What you need to do:
Repeat each line word for word.

Data:
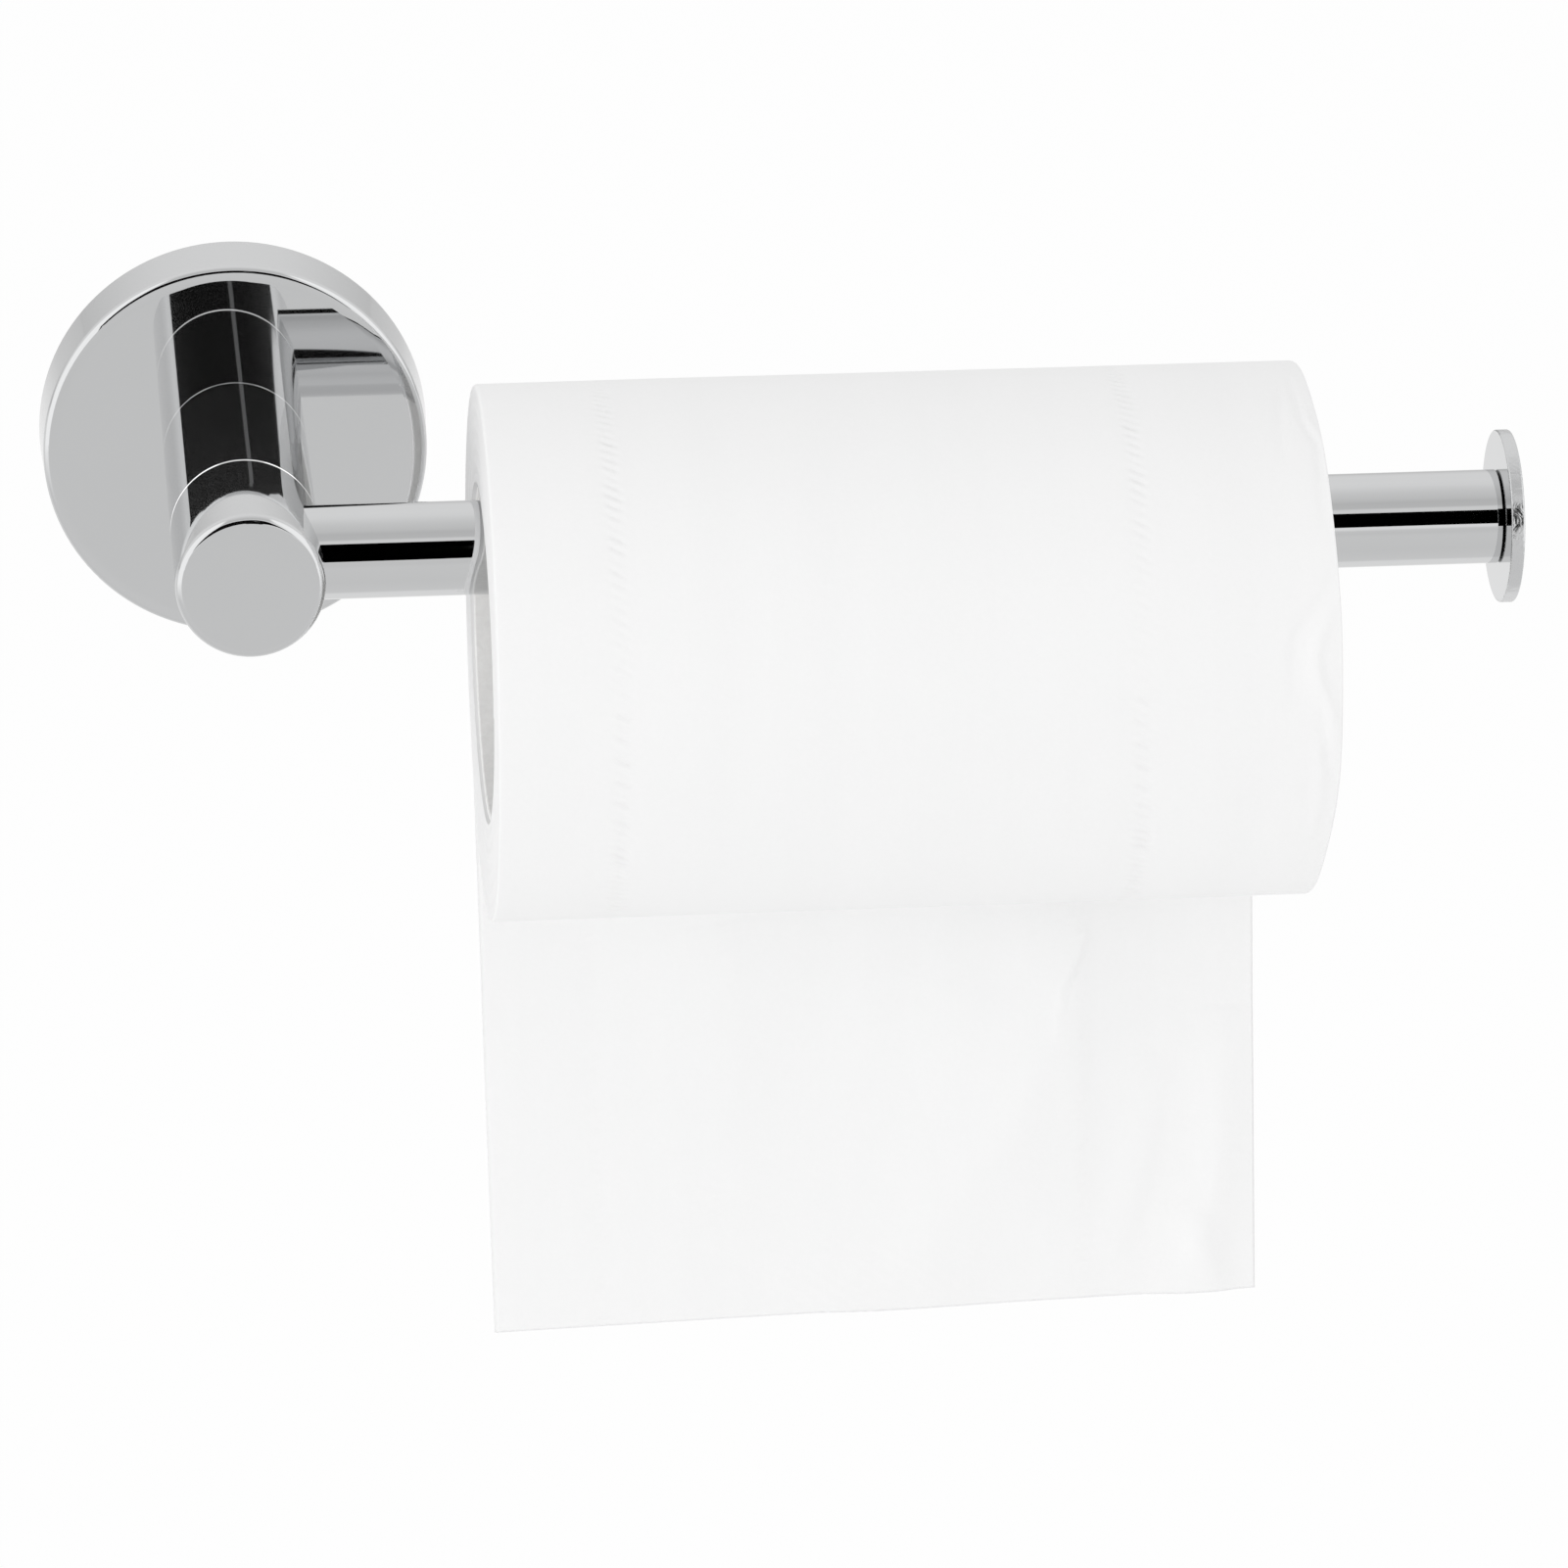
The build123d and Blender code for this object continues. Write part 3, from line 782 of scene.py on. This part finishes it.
def make_sheet(settings):
    """One soft sheet that leaves the back of the roll, hangs, and curls a little at its foot."""
    lean = math.radians(1.26)
    width = (SHEET_HIGH.x - SHEET_LOW.x - (SHEET_HIGH.z - SHEET_LOW.z) * math.sin(lean)) / (
        math.cos(lean) - math.sin(lean) ** 2
    )
    drop = (SHEET_HIGH.z - SHEET_LOW.z - width * math.sin(lean)) / math.cos(lean)
    # length that still lies on the roll, and the drop over which the lean sets in
    wrap, settle = 11 * MM, 12 * MM
    roll_width = ROLL_HIGH.x - ROLL_LOW.x
    trimmed = (roll_width - width) / 2
    lines = (settings.crimp_inset_left - trimmed, roll_width - settings.crimp_inset_right - trimmed)
    plain_step, fine_step = 0.7 * MM, 0.26 * MM
    places, x = [], 0.0
    while x < width:
        places.append(x)
        fine = min(abs(x - line) for line in lines) < 1.6 * MM
        x += fine_step if fine else plain_step
    across = np.array([*places, width])[None, :]
    down = steps(-wrap, drop, 0.42 * MM)[:, None]
    hang = np.clip(down, 0, None)
    lean_now = lean * np.clip(hang / settle, 0, 1)
    x = ROLL_LOW.x + across * np.cos(lean_now) + hang * np.sin(lean_now)
    z = AXIS_Z + across * np.sin(lean_now) - hang * np.cos(lean_now)
    y = np.broadcast_to(SHEET_LOW.y + settings.sheet_thickness, x.shape).copy()
    # above the tangent line the sheet lies on the roll
    seat = SHEET_LOW.y - AXIS_Y
    turned = np.clip(-down, 0, None) / seat
    y = np.where(down < 0, AXIS_Y + seat * np.cos(turned) - 0.2 * MM * np.clip(-down / wrap, 0, 1), y)
    z = np.where(down < 0, AXIS_Z + seat * np.sin(turned), z)
    x = np.where(down < 0, ROLL_LOW.x + across, x)
    # the folds set in below the roll, and the foot curls towards the front
    folds_from, folds_over = 34 * MM, 20 * MM
    curl_from, curl_over = 60 * MM, 50 * MM
    free = np.clip((hang - folds_from) / folds_over, 0, 1)
    depth = 0.35 * smooth_noise(14, across / (30 * MM), hang / (30 * MM), 2.0, 2, periodic=False)
    for points, height, left, right, fall in SHEET_FOLDS:
        depth = depth + crease_field(across / MM, hang / MM, points, height, left, right, fall)
    curl = 1.6 * np.clip((hang - curl_from) / curl_over, 0, 1) ** 2
    y = y - (depth + curl) * MM * free
    for line in lines:
        y = y - 0.3 * crimp_field(across - line, down, settings.crimp_pitch, settings.crimp_depth)
    # painted light: the sheet's paper is lighter than the roll's, standing in for light passing through it
    material = soft_paper("Loose Sheet Paper", settings.sheet_colour_painted_lighter)
    middle = np.stack([x, y, z], axis=-1)
    sheet = closed_sheet("loose_sheet", middle, settings.sheet_thickness, material)
    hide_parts("paper_tail")
    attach(sheet, "loose_sheet")


# ---- Wall screws ---------------------------------------------------------------------

NECK_RADIUS = 1.7 * MM
# Where the thread begins, from the wall's face, and its crest as a share of the head's radius
THREAD_START = 0.3 * MM
CREST_SHARE = 0.525
POINT_LENGTH = 5 * MM
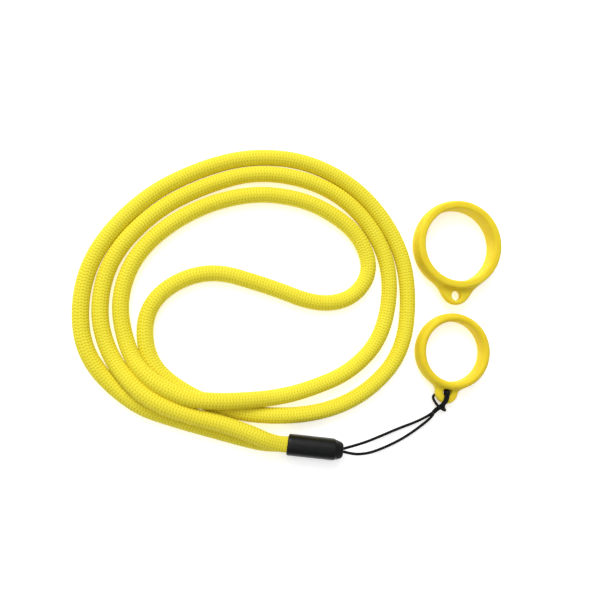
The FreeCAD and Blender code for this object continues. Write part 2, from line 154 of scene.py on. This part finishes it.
CORD_ROUTE = [
    (-0.0713, -0.03369, 0.00276),
    (-0.0775, -0.0325, 0.003), (-0.091, -0.0285, 0.003), (-0.106, -0.024, 0.003),
    (-0.121, -0.0185, 0.003), (-0.1375, -0.002, 0.003), (-0.14, 0.019, 0.003),
    (-0.134, 0.038, 0.003), (-0.1175, 0.0565, 0.003), (-0.098, 0.0675, 0.003),
    (-0.0785, 0.0735, 0.003), (-0.0565, 0.0725, 0.003), (-0.036, 0.062, 0.003),
    (-0.0218, 0.0438, 0.003), (-0.0169, 0.0245, 0.003), (-0.0195, 0.0, 0.003),
    (-0.0345, -0.016, 0.003), (-0.054, -0.0235, 0.003), (-0.079, -0.0235, 0.003),
    (-0.1005, -0.0165, 0.003), (-0.1167, -0.0034, 0.003), (-0.1168, 0.0185, 0.003),
    (-0.096, 0.031, 0.003), (-0.072, 0.0245, 0.003), (-0.0535, 0.0175, 0.003),
    (-0.0395, 0.02, 0.003), (-0.032, 0.031, 0.003), (-0.0365, 0.044, 0.003),
    (-0.047, 0.0525, 0.003), (-0.06, 0.058, 0.003), (-0.0785, 0.0595, 0.003),
    (-0.1005, 0.0525, 0.003), (-0.1195, 0.0375, 0.003), (-0.1265, 0.0195, 0.003),
    (-0.1232, 0.0016, 0.003), (-0.1162, -0.0091, 0.0075), (-0.1028, -0.0163, 0.0095),
    (-0.092, -0.0175, 0.0095), (-0.081, -0.0175, 0.007), (-0.07, -0.017, 0.003),
    (-0.058, -0.0145, 0.003), (-0.04, -0.0075, 0.003), (-0.027, 0.007, 0.003),
    (-0.0239, 0.0318, 0.003), (-0.0339, 0.0514, 0.003), (-0.051, 0.064, 0.003),
    (-0.0752, 0.068, 0.003), (-0.096, 0.0615, 0.003), (-0.1145, 0.051, 0.003),
    (-0.1295, 0.034, 0.003), (-0.1335, 0.0145, 0.003), (-0.129, -0.0015, 0.003),
    (-0.12, -0.0125, 0.007), (-0.1119, -0.0182, 0.0085), (-0.1004, -0.0225, 0.0085),
    (-0.0888, -0.0255, 0.0085), (-0.0778, -0.0297, 0.0085), (-0.07163, -0.03269, 0.00719),
]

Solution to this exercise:
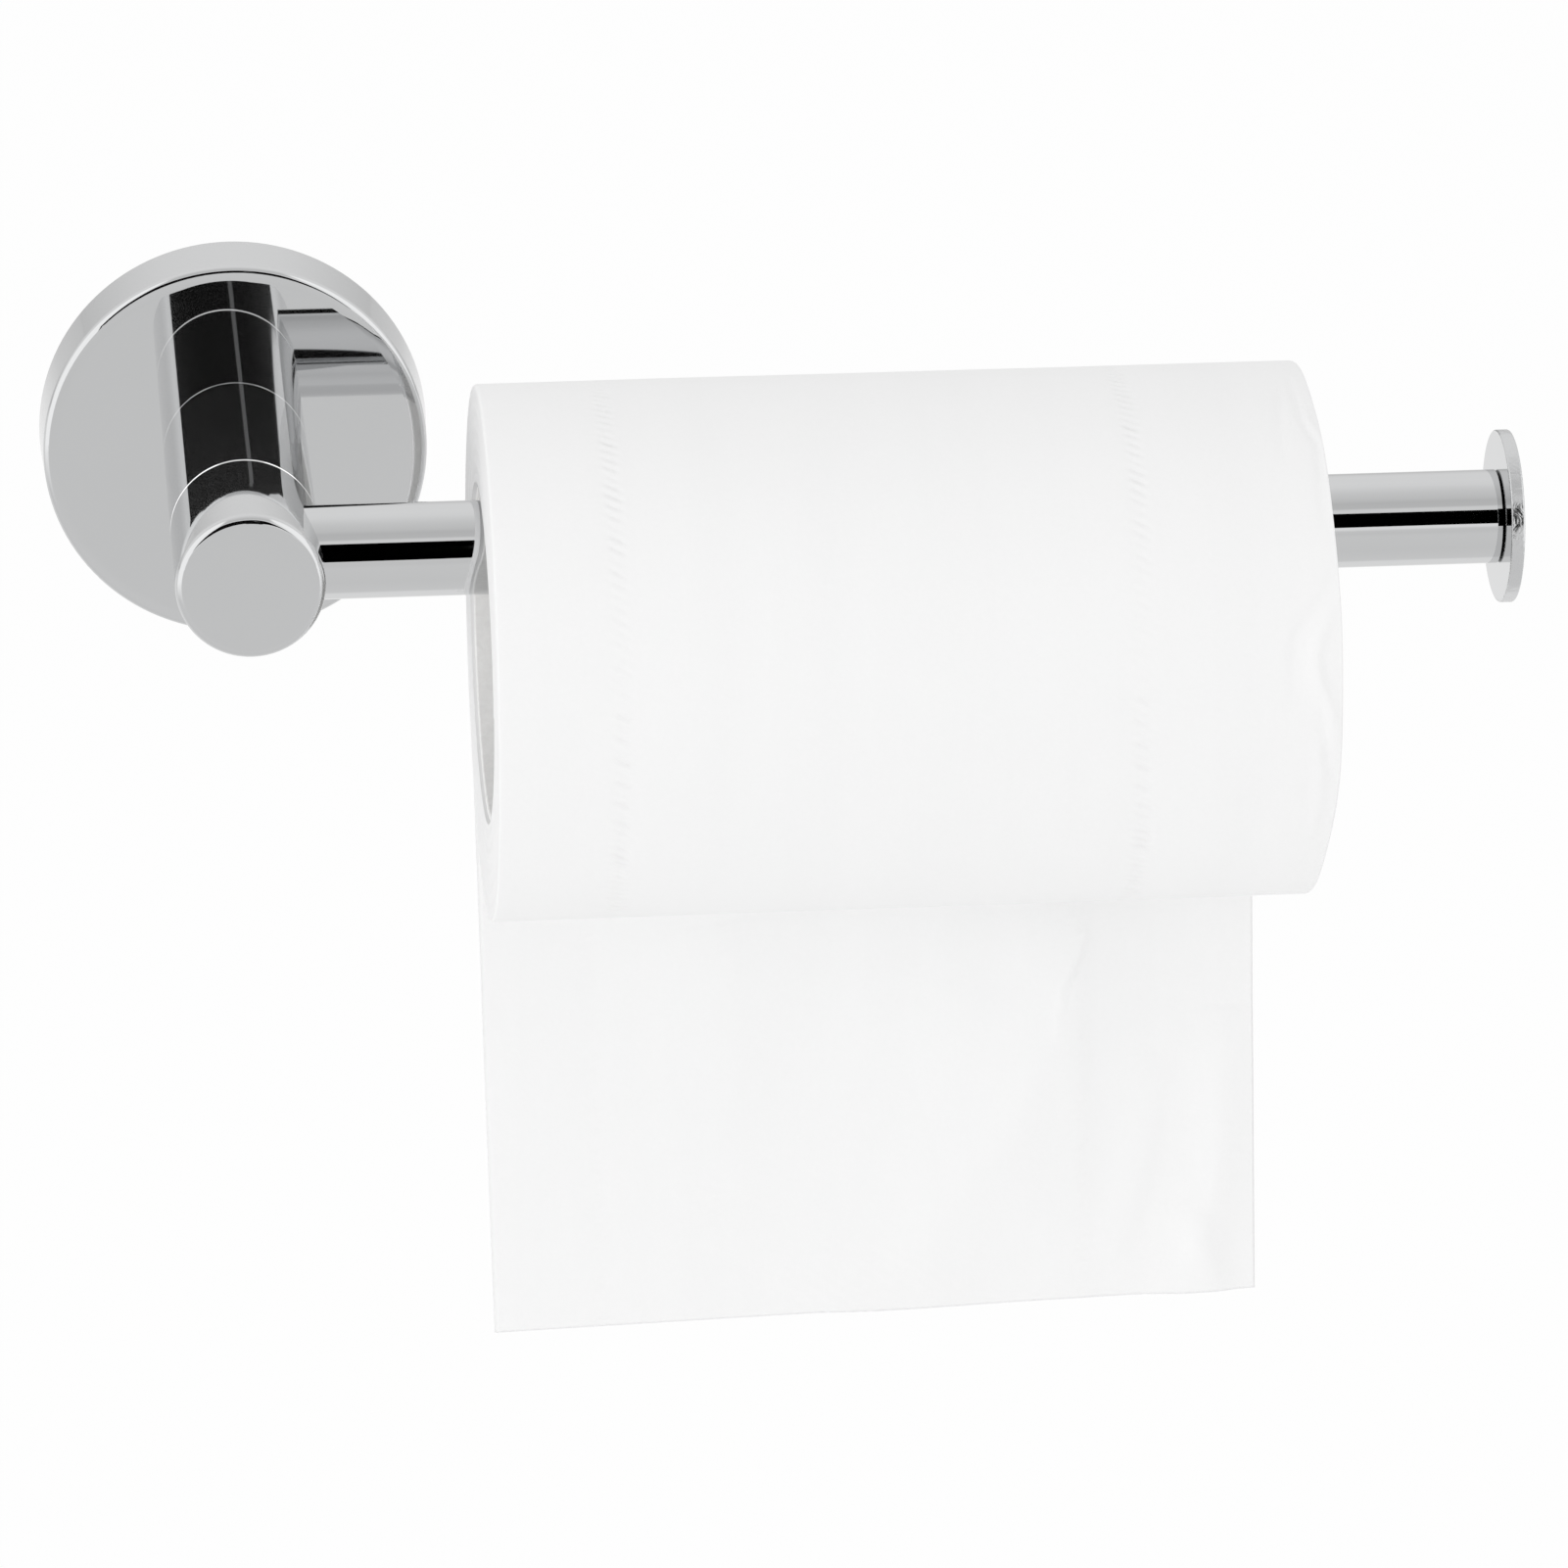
The build123d and Blender code for this object continues. Write part 3, from line 782 of scene.py on. This part finishes it.
def make_sheet(settings):
    """One soft sheet that leaves the back of the roll, hangs, and curls a little at its foot."""
    lean = math.radians(1.26)
    width = (SHEET_HIGH.x - SHEET_LOW.x - (SHEET_HIGH.z - SHEET_LOW.z) * math.sin(lean)) / (
        math.cos(lean) - math.sin(lean) ** 2
    )
    drop = (SHEET_HIGH.z - SHEET_LOW.z - width * math.sin(lean)) / math.cos(lean)
    # length that still lies on the roll, and the drop over which the lean sets in
    wrap, settle = 11 * MM, 12 * MM
    roll_width = ROLL_HIGH.x - ROLL_LOW.x
    trimmed = (roll_width - width) / 2
    lines = (settings.crimp_inset_left - trimmed, roll_width - settings.crimp_inset_right - trimmed)
    plain_step, fine_step = 0.7 * MM, 0.26 * MM
    places, x = [], 0.0
    while x < width:
        places.append(x)
        fine = min(abs(x - line) for line in lines) < 1.6 * MM
        x += fine_step if fine else plain_step
    across = np.array([*places, width])[None, :]
    down = steps(-wrap, drop, 0.42 * MM)[:, None]
    hang = np.clip(down, 0, None)
    lean_now = lean * np.clip(hang / settle, 0, 1)
    x = ROLL_LOW.x + across * np.cos(lean_now) + hang * np.sin(lean_now)
    z = AXIS_Z + across * np.sin(lean_now) - hang * np.cos(lean_now)
    y = np.broadcast_to(SHEET_LOW.y + settings.sheet_thickness, x.shape).copy()
    # above the tangent line the sheet lies on the roll
    seat = SHEET_LOW.y - AXIS_Y
    turned = np.clip(-down, 0, None) / seat
    y = np.where(down < 0, AXIS_Y + seat * np.cos(turned) - 0.2 * MM * np.clip(-down / wrap, 0, 1), y)
    z = np.where(down < 0, AXIS_Z + seat * np.sin(turned), z)
    x = np.where(down < 0, ROLL_LOW.x + across, x)
    # the folds set in below the roll, and the foot curls towards the front
    folds_from, folds_over = 34 * MM, 20 * MM
    curl_from, curl_over = 60 * MM, 50 * MM
    free = np.clip((hang - folds_from) / folds_over, 0, 1)
    depth = 0.35 * smooth_noise(14, across / (30 * MM), hang / (30 * MM), 2.0, 2, periodic=False)
    for points, height, left, right, fall in SHEET_FOLDS:
        depth = depth + crease_field(across / MM, hang / MM, points, height, left, right, fall)
    curl = 1.6 * np.clip((hang - curl_from) / curl_over, 0, 1) ** 2
    y = y - (depth + curl) * MM * free
    for line in lines:
        y = y - 0.3 * crimp_field(across - line, down, settings.crimp_pitch, settings.crimp_depth)
    # painted light: the sheet's paper is lighter than the roll's, standing in for light passing through it
    material = soft_paper("Loose Sheet Paper", settings.sheet_colour_painted_lighter)
    middle = np.stack([x, y, z], axis=-1)
    sheet = closed_sheet("loose_sheet", middle, settings.sheet_thickness, material)
    hide_parts("paper_tail")
    attach(sheet, "loose_sheet")


# ---- Wall screws ---------------------------------------------------------------------

NECK_RADIUS = 1.7 * MM
# Where the thread begins, from the wall's face, and its crest as a share of the head's radius
THREAD_START = 0.3 * MM
CREST_SHARE = 0.525
POINT_LENGTH = 5 * MM
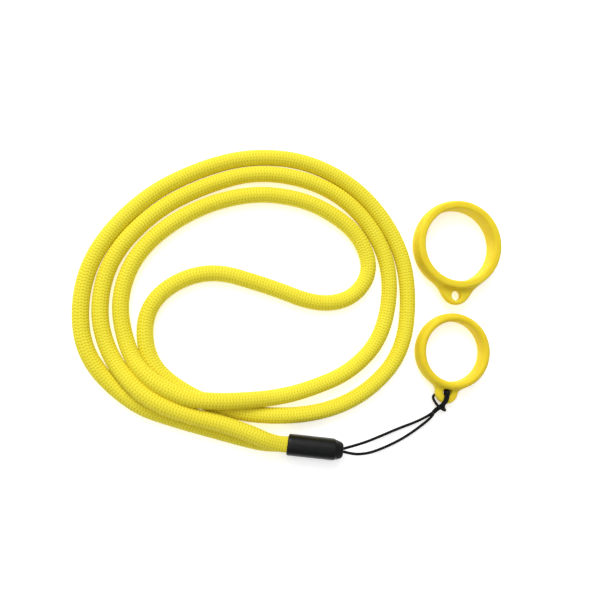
The FreeCAD and Blender code for this object continues. Write part 2, from line 154 of scene.py on. This part finishes it.
CORD_ROUTE = [
    (-0.0713, -0.03369, 0.00276),
    (-0.0775, -0.0325, 0.003), (-0.091, -0.0285, 0.003), (-0.106, -0.024, 0.003),
    (-0.121, -0.0185, 0.003), (-0.1375, -0.002, 0.003), (-0.14, 0.019, 0.003),
    (-0.134, 0.038, 0.003), (-0.1175, 0.0565, 0.003), (-0.098, 0.0675, 0.003),
    (-0.0785, 0.0735, 0.003), (-0.0565, 0.0725, 0.003), (-0.036, 0.062, 0.003),
    (-0.0218, 0.0438, 0.003), (-0.0169, 0.0245, 0.003), (-0.0195, 0.0, 0.003),
    (-0.0345, -0.016, 0.003), (-0.054, -0.0235, 0.003), (-0.079, -0.0235, 0.003),
    (-0.1005, -0.0165, 0.003), (-0.1167, -0.0034, 0.003), (-0.1168, 0.0185, 0.003),
    (-0.096, 0.031, 0.003), (-0.072, 0.0245, 0.003), (-0.0535, 0.0175, 0.003),
    (-0.0395, 0.02, 0.003), (-0.032, 0.031, 0.003), (-0.0365, 0.044, 0.003),
    (-0.047, 0.0525, 0.003), (-0.06, 0.058, 0.003), (-0.0785, 0.0595, 0.003),
    (-0.1005, 0.0525, 0.003), (-0.1195, 0.0375, 0.003), (-0.1265, 0.0195, 0.003),
    (-0.1232, 0.0016, 0.003), (-0.1162, -0.0091, 0.0075), (-0.1028, -0.0163, 0.0095),
    (-0.092, -0.0175, 0.0095), (-0.081, -0.0175, 0.007), (-0.07, -0.017, 0.003),
    (-0.058, -0.0145, 0.003), (-0.04, -0.0075, 0.003), (-0.027, 0.007, 0.003),
    (-0.0239, 0.0318, 0.003), (-0.0339, 0.0514, 0.003), (-0.051, 0.064, 0.003),
    (-0.0752, 0.068, 0.003), (-0.096, 0.0615, 0.003), (-0.1145, 0.051, 0.003),
    (-0.1295, 0.034, 0.003), (-0.1335, 0.0145, 0.003), (-0.129, -0.0015, 0.003),
    (-0.12, -0.0125, 0.007), (-0.1119, -0.0182, 0.0085), (-0.1004, -0.0225, 0.0085),
    (-0.0888, -0.0255, 0.0085), (-0.0778, -0.0297, 0.0085), (-0.07163, -0.03269, 0.00719),
]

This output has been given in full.